High-rise residential building in Indianapolis, Indiana, U.S.

110 East Washington Street is a high rise in Indianapolis, Indiana. The building, which is now the "110 Condos", was originally built in 1921–1922 as the main office for National City Bank. This bank (which was not related to the National City Bank of Cleveland, Ohio) closed during the Roosevelt Bank Holiday of 1933, was found to be insolvent, and did not reopen. The building later became the home of The Morris Plan Savings and Loan, which had a much smaller office on North Delaware Street.

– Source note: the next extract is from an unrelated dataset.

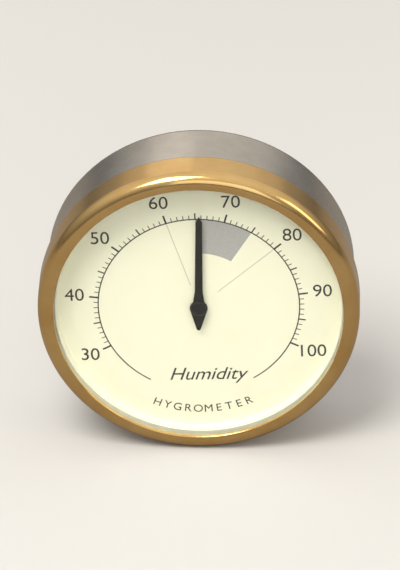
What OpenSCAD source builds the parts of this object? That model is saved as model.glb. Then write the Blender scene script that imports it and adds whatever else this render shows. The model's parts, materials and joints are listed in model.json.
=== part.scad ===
// Dial hygrometer for the inside of a cigar-box lid, held by a magnet on a stick-on steel disc.
// Every module is drawn with the dial facing +Z and 12 o'clock at +Y, then stood up by
// upright(), so that the finished part faces -Y with 12 o'clock at +Z. The origin is the
// centre of the adhesive face that meets the lid. Depths (z_...) are measured from that face.

/* [Case] */
// Outside diameter of the polished bezel
bezel_d = 45; // [44:0.5:48]
// Diameter of the opening that the dial is seen through
opening_d = 40.4; // [39.4:0.2:40.8]
// Depth of the bezel from its front edge to its rear edge
bezel_depth = 5.6; // [5:0.1:6.2]
// Overall depth from the lid to the front edge of the bezel
overall_depth = 16.2; // [15.6:0.1:17]
// Radius of the rounded front shoulder of the bezel
shoulder_r = 1.5; // [1:0.1:1.8]
// Sheet thickness of the drawn steel case
case_wall = 0.6; // [0.5:0.1:0.7]
// Number of air holes in the back of the case
vent_count = 12; // [8:1:14]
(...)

The same fate, however, befell the Morris Plan years later in the late 1980s, when it, too, was found to have irregularities by the federal regulators and was forced into a purchase by Summit Bank of Fort Wayne, only to be purchased by INB (Indiana National Bank), which was soon thereafter itself purchased by the National Bank of Detroit (NBD).

The offices of the bank were closed, but the banking floor (now the Adobo Grill space) stayed open until being merged with NBD's branch at Jefferson Plaza. Soon after the building closed in 1994, the contents were auctioned and it sat vacant until 2001 when The Indianapolis Star reported that the building was being converted into condos. The reasons for the long vacancy were the lack of financial interest in condos and vacant office space downtown in the 1990s, combined with a complex ownership situation in which the bank owned part of the land and several heirs to an earlier property owner owned the rest. It took lengthy negotiation to get the land ownership resolved.

Construction of condos in the vacant space started in 2001, and the first owners occupied the newly renovated building in 2002. At present the building is fully occupied with a mix of mostly owners with some renters. Adobo Grill, an upscale Mexican restaurant and tequila bar occupies the first and second floors.